1. Toast the almonds using one of the following methods: (1) Put almonds in an ungreased skillet over medium heat and stir until they turn golden brown; (2) Spread almonds in a single layer in a shallow baking pan, and roast 10-15 minutes at 350º. Let the almonds cool and chop them to a fine consistency.

2. Bring the raspberries and sugar to a simmer in a large, heavy saucepan. Stir until sugar is dissolved. Remove from heat and run the mixture through a fine sieve, scraping and pressing to get all the juice, or use a food mill (much easier!) to remove the raspberry seeds. Or leave the seeds in if you prefer, but the consistency is much better without the seeds.

3. Pour the raspberry-sugar mixture back into the saucepan, add the lemon juice, and boil it for 5 minutes, stirring constantly. Add the chocolate and boil for another 5 minutes, still stirring constantly. Turn off the heat and let the mixture rest for 2 minutes. If the surface “wrinkles” when you press it gently with a spoon, it’s cooked enough. If it doesn’t wrinkle, boil the mixture another 2 minutes and test again. You shouldn’t have to boil it more than the extra 2 minutes.

4. Stir in the almond extract and the chopped almonds. You can keep the spread in jars – unprocessed – in the refrigerator for about a month. To keep them longer, go to step 5.

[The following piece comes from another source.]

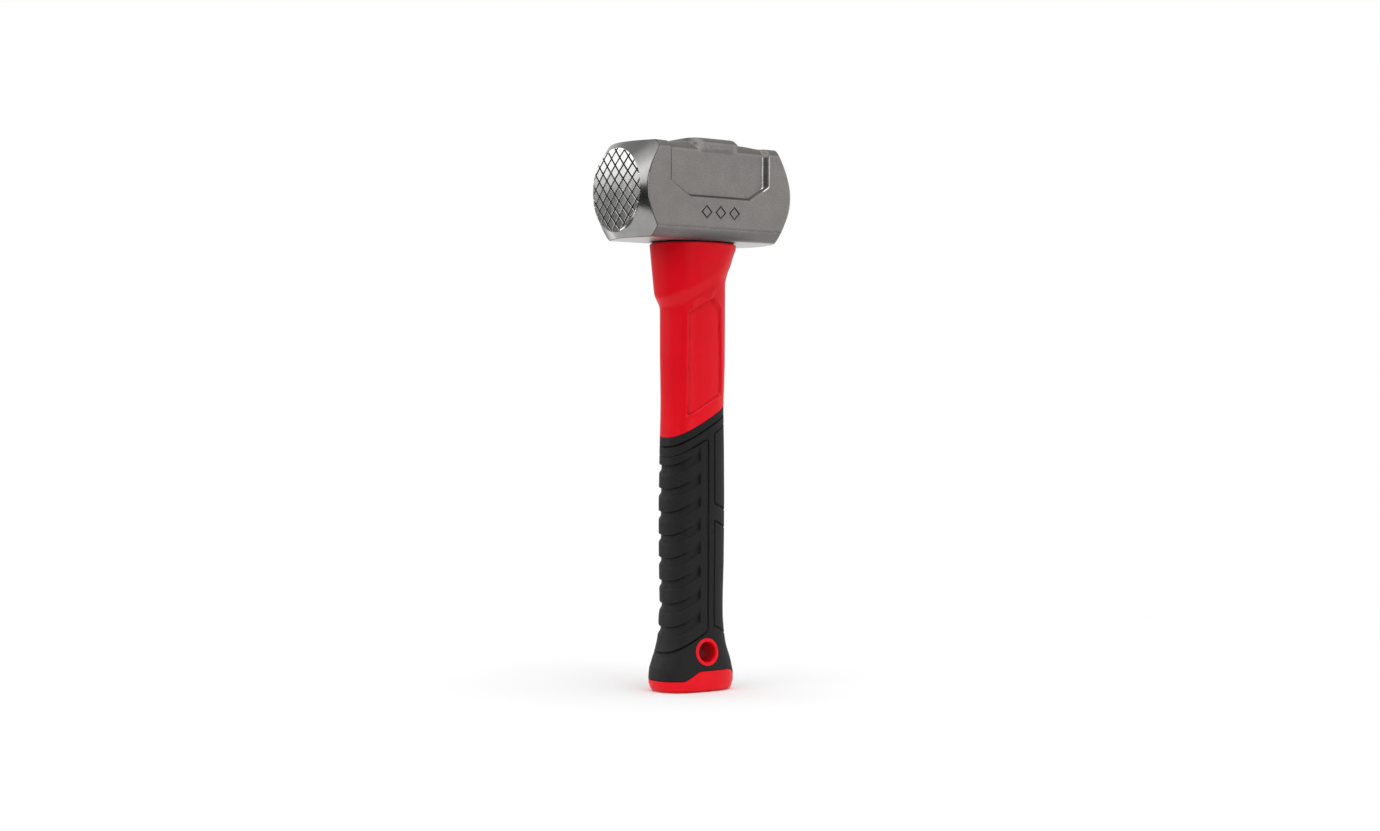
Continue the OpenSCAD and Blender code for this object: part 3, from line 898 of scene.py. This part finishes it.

5. Spoon the spread into the preserving jars, to a level about ½ inch from the top, wiping the tops and sides of the jars clean with a damp paper towel. Place the lids on and screw on the rims. Put the closed jars into a large pot of water to cover, and boil them 10 minutes. Using tongs, transfer the jars to a work surface and leave them overnight or until cool. You’ll hear a ping as each ring seals. I count the pings to make sure all the jars seal. If one doesn’t, stick it in the fridge or sterilize a new lid and ring and run the jar back through the boiling process. If a jar has properly sealed, you’ll be able to remove the ring and lift the jar by the lid.